Sisley’s move to the region of Veneux-Nadon coincided with a decisive phase in the development of Impressionist painting. In 1880, Emile Zola, previously a prominent supporter of the Impressionists, criticised them for failing to have yet created a true masterpiece that would stand the test of time. While Monet, Renoir, and Pissarro began to re-examine their methodology and paint more and more from their studios, Sisley remained dedicated to the group’s key tenet of painting en plein air. Instead of turning to the bustling cafés, scenes for which Renoir became famous, Sisley was devoted to the natural landscape of Moret to the point that he gained the reputation of being a recluse later in life. Mary Anne Stevens commented that Sisley would have been a 'familiar figure, whether leaving the town or, later in the day, returning to it, with his latest canvas' (M.A. Stevens, ibid., p. 23).
In Soleil d’hiver a Veneux-Nadon, the lone figure features as an anecdotal element within the landscape; the meandering path, the bare tree branches, and the clouded sky instead provide the character of the scene.
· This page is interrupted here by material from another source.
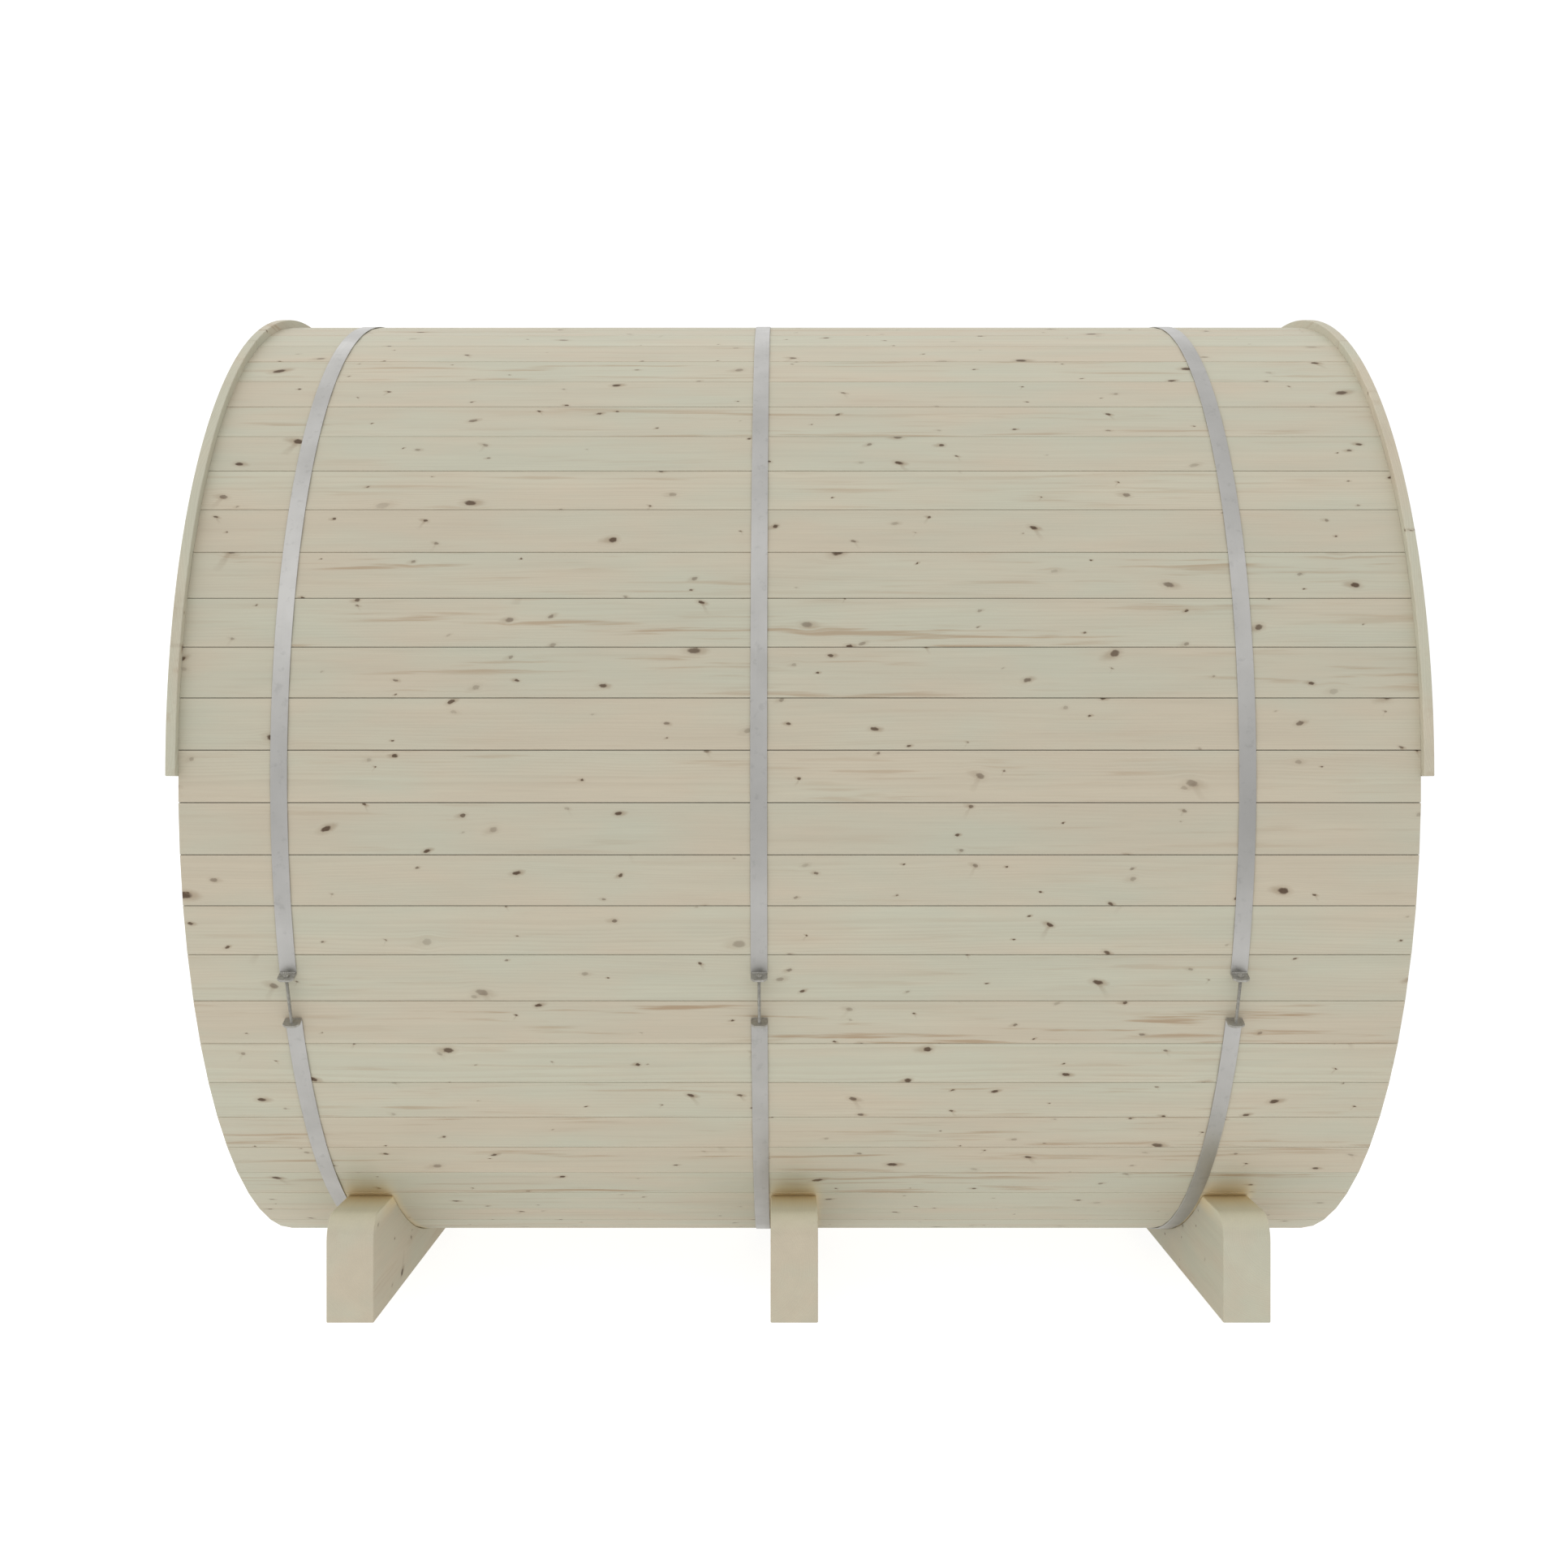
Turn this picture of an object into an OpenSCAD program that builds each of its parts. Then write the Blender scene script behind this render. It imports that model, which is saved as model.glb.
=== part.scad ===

Although Sisley’s choice of subject − the almost-unpopulated landscape − remained little unchanged through the course of his time in the Moret region, his treatment of the landscape progressed during the period to challenge convention, but only to further enhance his depiction of the charm of the area. Through the 1880s, Sisley increasingly explored views that countered the convention of mapping the scene by way of a curving path, road, or stream receding towards the distant horizon. Sisley would often insert trees in the middle-ground to disrupt traditional spatial relations, the curved trunk replacing the movement provided by a path and thereby adopting an idiosyncratic character all its own. Sisley’s brushstrokes also became more dappled to mirror the work of Monet and his colour palette introduced complementary colours with warm pinks and purples set against blues. Soleil d’hiver a Veneux-Nadon demonstrates Sisley’s keen understanding of the relationship between the features of the landscape and the light that falls upon them in different seasons and in different hours of the day. The warm hues of the sunlight shine through the tall branches with hints of purple reflecting upon the remaining vegetation bordering the path. Stéphane Mallarmé praised Sisley’s developing style during this period, drawing attention to how the artist 'watches the fugitive cloud and seems to paint it in its flight; on his canvass [sic] the live air moves and the leaves yet thrill and tremble' (S. Mallarmé, ‘The Impressionists and Edouard Manet’, The Art Monthly Review, 30 September 1876; in Ruth Berson, ed., The New Painting: Impressionism 1874-1886, San Francisco, 1996, vol. I, pp. 95-96). In the words of Gustave Geffroy, Sisley’s biographer, he is 'increasingly a painter of the sky, vast peaceful skies quivering from the low horizon to the zenith with a soft, pink tone, with shades of pale blue' (G. Geffroy, ‘Alfred Sisley’, Les Cahiers d’Aujourd’hui, 13-14, Paris, 1923; in M.A. Stevens, ibid., p. 82).
Soleil d’hiver a Veneux-Nadon was exhibited in the seventh Exposition des Artistes Indépendents in Paris in March 1882. The painting featured alongside other scenes of the Moret region and with works by fellow Impressionists, Monet, Renoir, and Pissarro, although Sisley was the only artist to show landscapes exclusively. This was the last Impressionist group exhibition in which Sisley would feature. He refused to exhibit any paintings in the eighth and final exhibition as he chose to try to return to the Salon, an effort that resulted in failure. In 1879, the same year the present work was painted, Renoir had written to Georges Charpentier imploring the publisher to hold a solo exhibition for the artist in the offices of La Vie Moderne. Renoir and Monet were then both amongst those who followed Sisley’s coffin in 1899 to the cemetery at Moret-sur-Loing, located at the bottom of a rocky outcrop in the Forest of Fontainebleu. Soleil d’hiver a Veneux-Nadon marks the beginning of the evolution of Sisley’s approach to landscape painting that developed during the time he spent immersed within the natural features of the Moret region. There, Gustave Geffroy wrote, Sisley 'had found his country' (Gustave Geffroy, Sisley, Paris, 1923, p. 19; in Sylvie Patin, ‘Veneux-Nadon and Moret-sur-Loing: 1880-1899’, in M.A. Stevens, ed., Alfred Sisley, London, 1992, p. 183).